José Réyez
En los Altos de Chiapas, donde las montañas se entrelazan con la historia de resistencia de los pueblos Tsotsiles y Tseltales, una batalla silenciosa pero feroz se libra contra un enemigo tan poderoso como insidioso: el narcotráfico.
Esta región, marcada por la marginación histórica y la riqueza cultural, se ha convertido en un escenario donde la supervivencia de las comunidades indígenas depende de su capacidad para resistir la cooptación, la violencia y la fragmentación social impulsada por los cárteles.
El narcotráfico ha tejido alianzas con actores políticos y económicos, creando una red de “narcopolítica” que permea instituciones y territorios.
En Chiapas, esta dinámica se agrava por la ubicación estratégica de la región, puente clave para el tráfico de drogas hacia Estados Unidos. Los cárteles, como el de Sinaloa y el CJNG, han penetrado municipios fronterizos como Frontera Comalapa y Motozintla, utilizando la violencia como herramienta de control.
Sin embargo, lo más alarmante es cómo esta violencia se entrelaza con la histórica exclusión de los pueblos originarios. Desde la época colonial, los Tsotsiles y Tseltales han enfrentado discriminación y abandono estatal, condiciones que los cárteles explotan para reclutar mano de obra o cooptar líderes locales.
Frente a esta embestida, las comunidades han desarrollado estrategias ingeniosas para mantener su autonomía. Una de ellas es el traslado sigiloso: familias enteras migran a municipios donde los cárteles aún no tienen presencia, evitando así la confrontación directa. Esta táctica, aunque dolorosa implica abandonar tierras ancestrales—, refleja una resistencia pragmática ante la amenaza.
Otra herramienta clave es el sistema de cargos políticos, una estructura tradicional de gobierno basada en rotación y servicio comunitario. Este sistema, arraigado en usos y costumbres, actúa como barrera contra la infiltración narca: los cargos son honorarios y requieren años de servicio previo, lo que dificulta que actores externos (o cooptados) alcancen puestos de poder.
Autodefensa y autonomía: Cherán y los Caracoles
La resistencia en Chiapas no es un caso aislado. Ejemplos como Cherán, Michoacán, donde en 2011 la comunidad expulsó a talamontes y narcos mediante guardias civiles, o los Caracoles zapatistas, muestran que la autoorganización indígena puede ser efectiva. No obstante, el costo es alto: desplazamientos forzados, asesinatos selectivos (como la masacre de Acteal en 1997) y una guerra de baja intensidad que persiste.
El reciente anuncio de la desaparición de los Municipios Autónomos Zapatistas (2023) es un recordatorio de que, incluso las formas más organizadas de resistencia, enfrentan límites ante un enemigo que combina violencia física, económica y simbólica.

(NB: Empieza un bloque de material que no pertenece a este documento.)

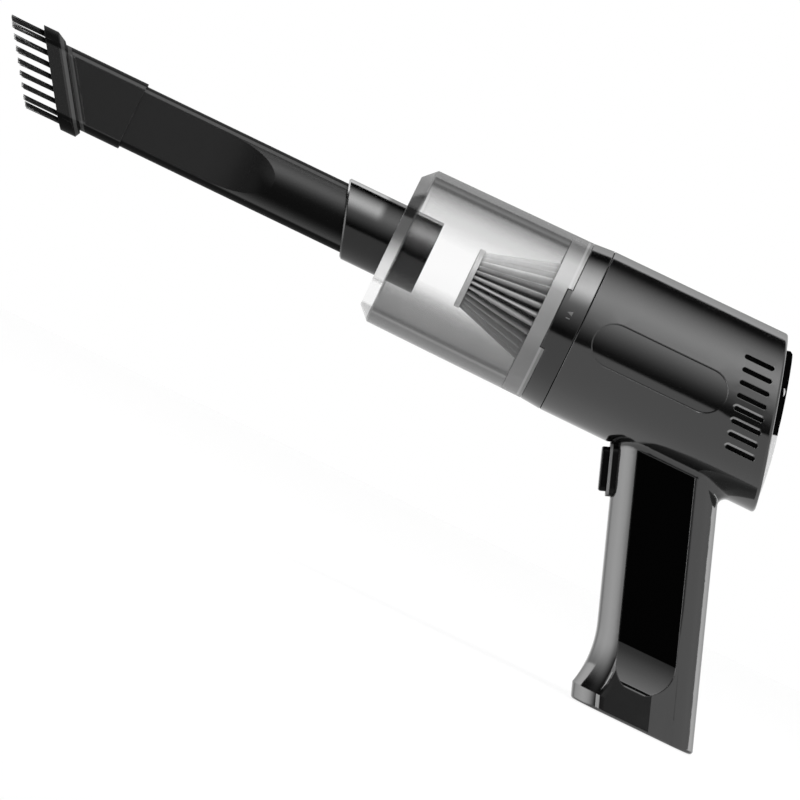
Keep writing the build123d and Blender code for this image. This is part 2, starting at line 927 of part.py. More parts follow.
with BuildPart() as screw_bosses:
    add(boss_cylinders(boss_radius, -grip_width / 2, grip_width / 2))
    add(barrel.part + grip.part, mode=Mode.INTERSECT)

switch_front = bezel_depth + skirt_thickness + button_travel + loose_fit
with BuildPart() as shell:
    add(barrel.part)
    add(grip.part)
    fillet(new_edges(barrel.part, grip.part, combined=shell.part), neck_fillet)
    add(
        ring(0, barrel_cavity_radius, front_face_x + housing_wall, rear_center_x + body_rear_radius),
        mode=Mode.SUBTRACT,
    )
    add(
        ring(0, neck_radius + slide_fit, front_face_x - overrun, front_face_x + housing_wall),
        mode=Mode.SUBTRACT,
    )
    add(grip_cavity.part, mode=Mode.SUBTRACT)
    with BuildSketch(button_plane(switch_front + switch_depth / 2)):
        Rectangle(grip_cavity_width + overrun, switch_rib_height)
        Rectangle(switch_size, switch_size, mode=Mode.SUBTRACT)
    extrude(amount=switch_depth / 4, both=True)
    add(screw_bosses.part)
    add(
        boss_cylinders(screw_radius, screw_seat_y - screw_length, screw_seat_y + overrun),
        mode=Mode.SUBTRACT,
    )
    add(
        boss_cylinders(screw_head_radius + slide_fit, screw_seat_y, body_rear_radius),
        mode=Mode.SUBTRACT,
    )
    add(button_opening.part, mode=Mode.SUBTRACT)
    for index in range(vent_count):
        vent_x = rear_center_x - vent_rear_inset + vent_length / 2 + index * vent_shift
        vent_z = axis_height + vent_top_z - index * vent_pitch
        with BuildSketch(Plane.XZ):
            with Locations((vent_x, vent_z)):
                SlotOverall(vent_length, vent_height)
        extrude(amount=body_rear_radius + overrun, both=True, mode=Mode.SUBTRACT)
    add(inlay_pocket.part, mode=Mode.SUBTRACT)
    add(scoop_cutter.part, mode=Mode.SUBTRACT)
    add(side_recess.part, mode=Mode.SUBTRACT)
    with BuildSketch(socket_plane(0)):
        RectangleRounded(socket_recess_width, socket_recess_height, socket_recess_round)
    extrude(amount=socket_recess_depth, mode=Mode.SUBTRACT)
    with BuildSketch(socket_plane(0)):
        SlotOverall(socket_width + 2 * slide_fit, socket_height + 2 * slide_fit)
    extrude(amount=base_wall + overrun, mode=Mode.SUBTRACT)
housing_left = split(shell.part, bisect_by=Plane.XZ, keep=Keep.TOP)
housing_left.label = "housing_left"
housing_right = split(shell.part, bisect_by=Plane.XZ, keep=Keep.BOTTOM)
housing_right.label = "housing_right"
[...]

Así, pasaron de las Juntas de Buen Gobierno y los Municipios Autónomos, a los Grupos de Autonomía Local y los encuentros de Interzona, en donde manda el pueblo, cuyas alternativas han permitido mayor cercanía entre autoridades y comunidades, más participación de jóvenes y mujeres, y la experiencia constante con la idea de “el común”.
Mientras las comunidades resisten, el Estado mexicano oscila entre la negligencia y la complicidad. Programas sociales superficiales no abordan las causas estructurales del crimen organizado, como la falta de empleo o el acceso a la tierra.
Peor aún, la infiltración de cárteles en instituciones —desde policías locales hasta funcionarios de aduanas— revela que el problema no es sólo la ausencia del Estado, sino su corrupción.
La “guerra contra el narcotráfico” ha fracasado porque ignora un hecho crucial: no se puede derrotar al crimen organizado sin atacar su raíz económica y política. Mientras haya mercados ilegales lucrativos y elites dispuestas a negociar con el narco, las balas sólo cambiarán de manos.
La resistencia de los Tsotsiles y Tseltales ofrece lecciones vitales: La cohesión social es un escudo. Sistemas como los cargos políticos o las asambleas comunitarias son antídotos contra la cooptación.
La autonomía requiere apoyo real. Proyectos como los Caracoles necesitan respaldo legal y económico, no sólo discursos. El narcotráfico es un problema transnacional. La cooperación internacional (como los acuerdos UE-América Latina) debe incluir a las comunidades afectadas, no sólo a las elites.
En última instancia, la lucha en Chiapas no es sólo por territorio, sino por un modelo de vida. Frente a la narcopolítica, los pueblos originarios defienden algo que el Estado ha perdido: la legitimidad. Su resistencia, aunque frágil, es un faro en medio del caos. El desafío es si el resto de México —y el mundo— está dispuesto a aprender de ella.